VA loans have many benefits which include no down payment, flexible credit guidelines, no monthly mortgage insurance, competitive interest rates and easier to qualify. Among all these benefits, there is the ultimate which is the room for acquiring the loan in the absence of a down payment. Despite how practically impossible it is these days to get a loan without upfront payment, the VA loan still creates room for that.
This is possible due to Veteran Affairs purchases for qualified veterans. Mortgage lenders are therefore able to offer such loans with no upfront payment.
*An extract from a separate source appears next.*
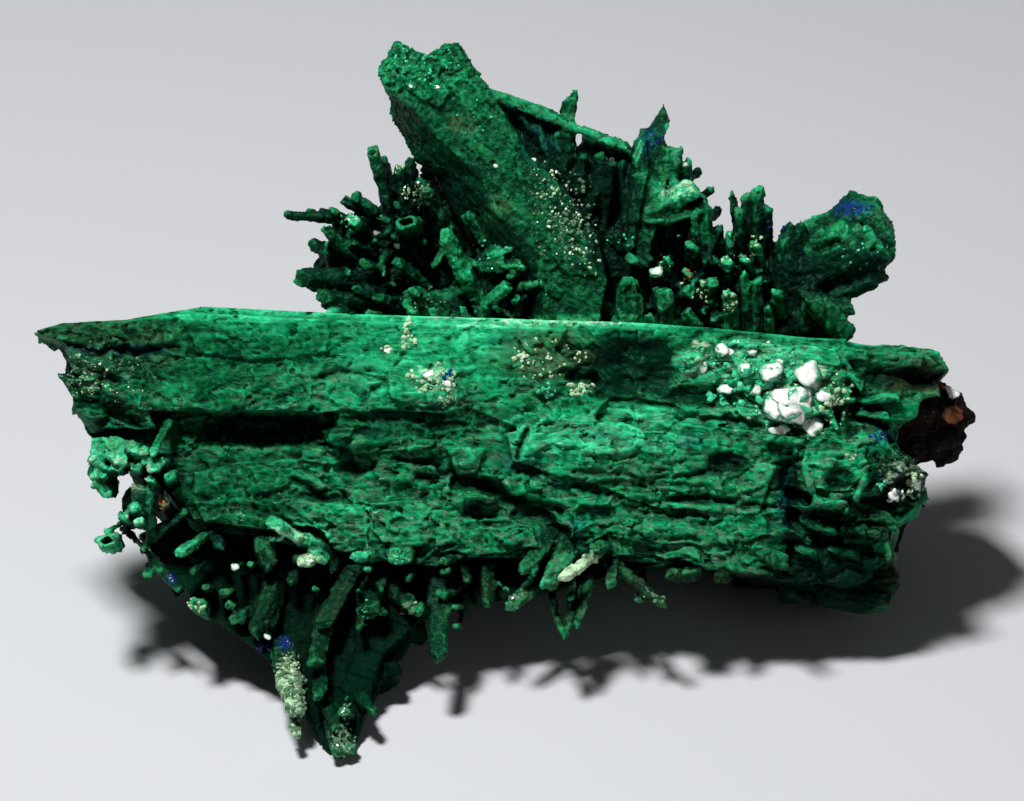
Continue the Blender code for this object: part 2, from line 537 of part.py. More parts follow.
def fill_rock(target, swell=0.0):
    """The host rock, or the larger space that it needs."""
    for centre, half_sizes in ROCK_LUMPS:
        add_lump(target, centre, half_sizes, detail=2, roughness=ROCK_ROUGHNESS, swell=swell)


def fill_rock_space(target):
    fill_rock(target, swell=ROCK_GAP)


def clear_scene():
    for obj in list(bpy.data.objects):
        bpy.data.objects.remove(obj)


def main():
    clear_scene()
    malachite = new_material("malachite", (0.02, 0.30, 0.13), 0.55)
    rock = new_material("brown_rock", (0.10, 0.055, 0.035), 0.85)
    ground = new_object("ground_cutter", mesh_of("ground_cutter", fill_ground))

    cluster = new_object("malachite_crystals", mesh_of("malachite_crystals", fill_slab), malachite)
    spray = new_object("crystal_spray", mesh_of("crystal_spray", fill_crystals))
    combine(cluster, spray, "UNION", "grown_together")
    combine(cluster, ground, "DIFFERENCE", "flat_break")

    rock_space = new_object("rock_space", mesh_of("rock_space", fill_rock_space))
    combine(cluster, rock_space, "DIFFERENCE", "rock_space")
    matrix_rock = new_object("matrix_rock", mesh_of("matrix_rock", fill_rock), rock)
    combine(matrix_rock, ground, "DIFFERENCE", "flat_break")
    for solid in (cluster, matrix_rock):
        keep_outer_skin(solid)


main()
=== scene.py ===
# %% [markdown]
# # A malachite specimen
# One long tabular crystal of malachite after azurite leans back against a spray of smaller
# crystals, and a lump of brown host rock sits at its right end. The solid model of it is loaded
# first. It gives the place and the size of everything, and stays as it is. Everything below is
# only for the looks.

# %% Load the solid model
import contextlib
import itertools
import math
import random

import bpy
import numpy as np
from mathutils import Matrix, Vector, bvhtree, noise


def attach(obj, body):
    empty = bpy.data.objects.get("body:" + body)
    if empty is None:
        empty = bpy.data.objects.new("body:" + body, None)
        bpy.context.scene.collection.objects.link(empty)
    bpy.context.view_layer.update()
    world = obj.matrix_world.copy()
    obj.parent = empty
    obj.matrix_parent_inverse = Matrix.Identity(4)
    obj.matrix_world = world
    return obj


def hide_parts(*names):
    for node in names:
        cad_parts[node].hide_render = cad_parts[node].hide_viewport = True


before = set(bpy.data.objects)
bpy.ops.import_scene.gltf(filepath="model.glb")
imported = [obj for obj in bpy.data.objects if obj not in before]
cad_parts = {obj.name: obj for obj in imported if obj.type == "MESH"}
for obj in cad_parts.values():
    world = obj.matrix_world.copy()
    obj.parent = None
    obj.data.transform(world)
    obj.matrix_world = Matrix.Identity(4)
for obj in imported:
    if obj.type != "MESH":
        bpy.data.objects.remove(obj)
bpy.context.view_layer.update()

# %% [markdown]
# ## Measuring on the crystal's face
# The long crystal's flat face leans back 28 degrees. It is easiest to measure everything on it, in
# millimetres: across to the right, up along the face, and back behind it. One matrix turns such a
# point into the world, and its inverse turns a world point back. The picture shows 7.8 pixels for
# each millimetre, and `seen` gives the place on the face of a thing seen at a pixel.

# %% The face's own millimetres
MM = 0.001
LEAN = math.radians(28.0)
REST_BACK = 40.9
PIXELS_A_MM = 7.8
LEAN_SIN, LEAN_COS = math.sin(LEAN), math.cos(LEAN)
FACE_TURN = np.array([[1, 0, 0], [0, LEAN_SIN, LEAN_COS], [0, LEAN_COS, -LEAN_SIN]])
FACE_SHIFT = np.array([0, -REST_BACK, 0])


def face_point(across, up, back):
    """The world point of one measured on the long crystal's face."""
    return Vector(FACE_TURN @ np.array([across, up, back]) + FACE_SHIFT) * MM


def face_places(world_mm):
    """The face's (across, up, back) for an array of world points in millimetres."""
    return (world_mm - FACE_SHIFT) @ FACE_TURN


def seen(x, y):
    """Where a pixel of the picture falls on the face."""
    return (x - 502) / PIXELS_A_MM, (758 - y) / PIXELS_A_MM


print("the face's lower left corner is at", face_point(-60, 25, 16))

# %% [markdown]
# ## The camera
# The camera looks straight at the long crystal's face from one metre away, as the photographer
# did. Its lens is chosen so that 7.8 pixels cover a millimetre on the face.

# %% Camera
CAMERA_DISTANCE = 1000.0
AIM = (*seen(512, 400.5), 16.0)

aim = face_point(*AIM)
spot = face_point(AIM[0], AIM[1], AIM[2] - CAMERA_DISTANCE)
bpy.ops.object.camera_add(location=spot, rotation=(aim - spot).to_track_quat("-Z", "Y").to_euler())
camera = bpy.context.object
camera.data.sensor_width = 36.0
camera.data.lens = 36.0 * CAMERA_DISTANCE / (1024 / PIXELS_A_MM)
camera.data.clip_end = 20.0
bpy.context.scene.camera = camera
print("lens:", round(camera.data.lens, 1), "mm")


def through(x, y, back):
    """The place at some depth behind the face of a thing seen at a pixel."""
    across, up = seen(x, y)
    spread = 1 + (back - AIM[2]) / CAMERA_DISTANCE
    return AIM[0] + (across - AIM[0]) * spread, AIM[1] + (up - AIM[1]) * spread, back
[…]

This makes VA loan the easiest way to acquire your first property without excellent credit. While this may seem to be an astonishing benefit, there appear to be some advantages which one can help by making an upfront payment.
Benefits of Making An Upfront Payment on VA Loan
1. Payment of Lower Funding Fee - Funding fee is a prerequisite to obtaining a VA mortgage, whether a down payment is made or not. The one-time funding fee is reduced if the borrower makes a down payment. According to Mark Connors who is VA lender liaison, the fee for funding has points, where it has been reduced to a 5% to 10% down. For instance, a first-time VA loan borrower with no upfront payment would pay a fee of 2.15% of the value of the loan. But the fee will drop to 1.5% with an upfront payment of 5% or more. With a higher down payment of 10%, the fee can be further reduced to 1.25%.
2. Lower Monthly Payment - Down payments automatically lower your monthly payment. For instance, considering the interest rate at 3.5% on a 30-year, based on a mortgage of $250,000. The monthly payment without a down payment would be $1,122.61, but with a down payment of 5%, it reduces to $1,066.48. While an upfront 10% payment will reduce your monthly payments to $1,010.35; this will save you over $100 in monthly payment.
3. Less Lifetime Cost - Apart from lowering your monthly payment, another advantage of making down payments are that it lowers your lifetime cost. It can save you a lot of money during the lifetime of the loan. This can be explained using the example below.
Considering a 3.5% interest rate on a 30-year, $250,000 mortgage, the lifetime cost without down payment would be $159,515. But with 5% upfront payment, this would amount to a lifetime cost of $149,996. It also reduces further to $141,539 when 10% of the total cost is made which saves you over $15,000 in interest charges.
4. Better Opportunity to Navigate Competitive Market - There are many challenges which accompany a no-down payment plan while living in a competitive housing market. Some places such as Columbus, Ohio, Dallas, San Diego among others have many buyers chasing limited sellers. Making an upfront payment presents you as a serious buyer to the sellers and lessens the hostility of the competition on your end. In some cases, the borrower may be required to keep payments at a certain amount when qualifying for a loan. Making an upfront payment in a circumstance like this can help the borrower to qualify for a loan and also ends up with lower monthly and lifetime cost as well.